Didion Milling hosted the seventh annual Old Mill Foundation Golf Outing on July 26 at the Fox Lake Golf Club. A new record was set this year, raising more than $15,000 for the Old Mill Foundation. Brenda Oft, grain merchandiser at Didion Milling, organized the fundraiser. This year’s event saw its first hole-in-one contest winner, Al Ogorzalek of New Berlin, Wis. He hit a hole-in-one on the Ballweg Implement-sponsored hole 10 to win a John Deere XUV550 S4 Gator.

IMG_6898The Old Mill Foundation was founded in 2006 to give back to the community of Cambria through support of local nonprofit organizations that work to enhance the lives of the Village of Cambria, Township of Courtland and the Cambria-Friesland School District. Cambria Fire Department, Cambria-Friesland School, Cambria-Friesland Youth Football Team and the Cambria Pool Fun Committee are a few such organizations that have benefited from the Old Mill Foundation’s numerous donations and scholarships.

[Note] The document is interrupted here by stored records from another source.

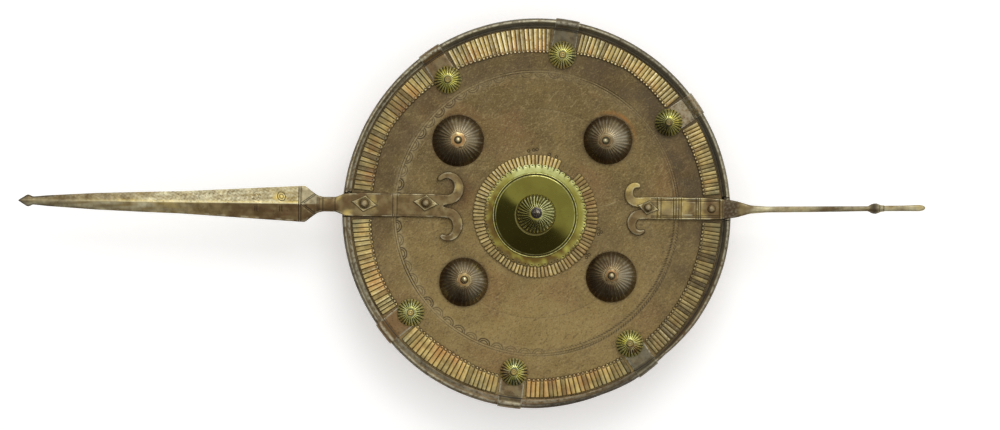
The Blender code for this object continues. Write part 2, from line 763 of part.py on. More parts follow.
def washer_mesh(half_length, half_width):
    """A lozenge with sloping sides and a hole for its rivet."""
    bm = bmesh.new()

    def lozenge(scale, height):
        corners = ((half_length, 0), (0, half_width), (-half_length, 0), (0, -half_width))
        return [bm.verts.new((x * scale, y * scale, height)) for x, y in corners]

    rings = [
        circle(bm, HOLE, 0, 4),
        lozenge(1.0, 0),
        lozenge(0.97, 0.5 * WASHER_HEIGHT),
        lozenge(0.66, WASHER_HEIGHT),
        circle(bm, HOLE, WASHER_HEIGHT, 4),
    ]
    for a, b in zip(rings, rings[1:] + rings[:1]):
        join_rings(bm, a, b)
    return finish_mesh(bm, "lozenge_washer")


def rivet_mesh(head, seat):
    """A domed head on a shank that is peened behind the leather."""
    rings = [
        (0, seat + 0.55 * head, 1),
        (0.62 * head, seat + 0.4 * head, 6),
        (head, seat, 12),
        *shank_rings(seat, BACK_Z - GAP),
    ]
    return turned_mesh("arm_rivet", rings)


def build_arm_rivets(materials, arms):
    strap_top = FACE_Z + GAP + STRAP_HEIGHT + GAP
    for arm, side, rivets in (("dagger", -1, DAGGER_RIVETS), ("rod", 1, ROD_RIVETS)):
        for number, rivet in enumerate(rivets, 1):
            place = (side * rivet.reach, rivet.lateral, 0)
            seat = strap_top
            if rivet.washer:
                washer = add_object(
                    f"{arm}_washer_{number}",
                    washer_mesh(*rivet.washer),
                    materials["arm_iron"],
                    arms,
                    (place[0], place[1], strap_top),
                    rivet.turn,
                )
                washer.data.name = washer.name
                seat += WASHER_HEIGHT + GAP
            mesh = rivet_mesh(rivet.head, seat)
            add_object(f"{arm}_rivet_{number}", mesh, materials["arm_iron"], arms, place)


# ---------------------------------------------------------------- handles


def handle_stations(span, bar, foot, depth):
    """Half of the path, mirrored: flat foot under its bolt, leg down from the back, straight hold."""
    half = span / 2
    drop = HANDLE_DROP - depth
    foot_level = -GAP - FOOT_HEIGHT / 2
    leg = half - 12 * MM
    out = [
        (half + FOOT_LENGTH, foot_level, foot, FOOT_HEIGHT / 2),
        (half - 6 * MM, foot_level, foot, FOOT_HEIGHT / 2),
        (leg, -0.14 * drop, *bar),
        (leg - 6 * MM, -0.52 * drop, *bar),
        (leg - 13 * MM, -0.86 * drop, *bar),
        (leg - 24 * MM, -drop, *bar),
    ]
    rows = out + [(-s, z, width, height) for s, z, width, height in reversed(out)]
    return [
        Station(Vector((s, 0, z)), height, width, 0.45, 0.5)
        for s, z, width, height in rows
    ]


def build_handle(name, top, bottom, bar, material, shield):
    """A handle between the bolts of two bosses. Bar is its half width and half thickness."""
    a, b = Vector(BOSS_PLACES[top]), Vector(BOSS_PLACES[bottom])
    turn = math.atan2(a.y - b.y, a.x - b.x)
    middle = (a + b) / 2
    span = (a - b).length
    foot = 8 * MM
    stations = handle_stations(span, bar, foot, bar[1])
    mesh = bar_mesh(name, stations, Vector((0, 1, 0)))
    handle = add_object(name, mesh, material, shield, (*middle, BACK_Z), turn)
    holes = holes_mesh(f"{name}_holes", [a, b], BACK_Z - 6 * MM, BACK_Z + 3 * MM)
    boolean(handle, add_cutter(f"{name}_holes", holes, shield), "DIFFERENCE")


def main():
    clear_scene()
    materials = make_materials()
    shield = make_empty("shield", (DISC_X, 0, 0))
    arms = make_empty("arm_line", (0, ARM_OFFSET, 0), shield, ARM_LEAN)
    build_disc(materials["leather"], shield)
    build_rim(materials["rim_iron"], shield, arms)
    build_bands(materials["gilt_copper"], shield)
    build_clips(materials, shield)
    build_bosses(materials, shield)
    build_centre(materials, shield)
    build_dagger_arm(materials["arm_iron"], arms)
    build_rod_arm(materials["arm_iron"], arms)
    build_arm_rivets(materials, arms)
    grip = (GRIP_RADIUS, GRIP_RADIUS)
    build_handle("hand_grip", "upper_left", "lower_left", grip, materials["binding"], shield)
    build_handle("forearm_strap", "upper_right", "lower_right", STRAP_BAND, materials["binding"], shield)


main()
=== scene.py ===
"""Looks of the parrying shield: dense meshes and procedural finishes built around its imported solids.

Every mesh is worked out in millimetres, from the boxes of the solids, and turned into metres when it
is made. Angles are counted from +X round by +Y, seen from the front (+Z).
"""

import math
from collections import namedtuple

import bpy
import numpy as np
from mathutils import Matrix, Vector
from mathutils.geometry import delaunay_2d_cdt


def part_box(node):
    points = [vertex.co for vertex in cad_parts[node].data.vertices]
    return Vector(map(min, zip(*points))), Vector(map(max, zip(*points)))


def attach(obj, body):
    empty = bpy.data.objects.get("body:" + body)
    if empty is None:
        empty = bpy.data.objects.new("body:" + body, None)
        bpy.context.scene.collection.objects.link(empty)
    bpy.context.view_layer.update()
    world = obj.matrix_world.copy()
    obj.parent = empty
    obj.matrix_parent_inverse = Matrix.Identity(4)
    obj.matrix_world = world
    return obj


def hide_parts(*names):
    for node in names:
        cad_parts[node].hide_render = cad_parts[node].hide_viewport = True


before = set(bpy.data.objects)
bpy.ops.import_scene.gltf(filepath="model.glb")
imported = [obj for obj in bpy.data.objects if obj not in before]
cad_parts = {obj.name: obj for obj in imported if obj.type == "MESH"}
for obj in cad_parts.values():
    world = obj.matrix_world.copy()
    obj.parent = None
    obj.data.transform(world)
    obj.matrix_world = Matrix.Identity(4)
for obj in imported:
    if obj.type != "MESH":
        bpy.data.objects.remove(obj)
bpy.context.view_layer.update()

MM = 0.001
TURN = 2 * math.pi


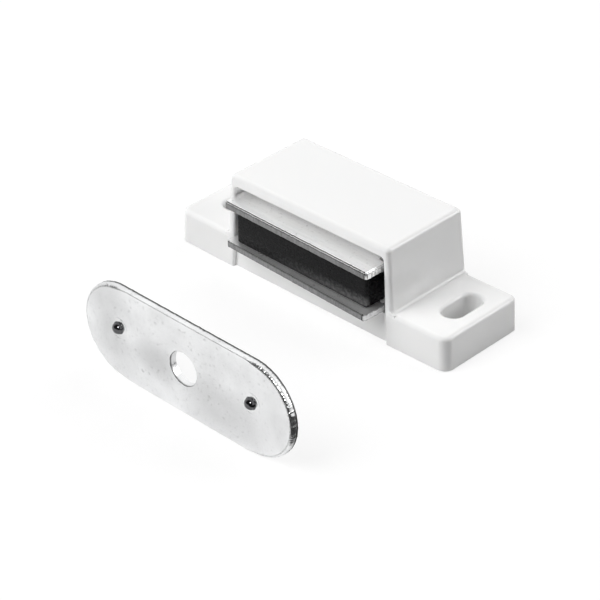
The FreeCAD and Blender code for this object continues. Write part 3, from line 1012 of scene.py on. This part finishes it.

Didion Milling’s summer food drive had an overwhelming response, as employees donated 373 pounds of non-perishable food items for the Cambria Bread Basket to help fight local hunger. Didion Milling and Alsum Farms and Produce of Friesland, Wis. generously matched employee contributions by donating fresh produce. This resulted in more than 1,000 pounds of food to stock the local food pantry for families in need.

According to the University of Wisconsin-Extension, hunger affects 1 in 11 households in Wisconsin, or approximately 560,000 people. The food donated has fed people not just in the Cambria community, but other communities in the area such as Columbus and Beaver Dam.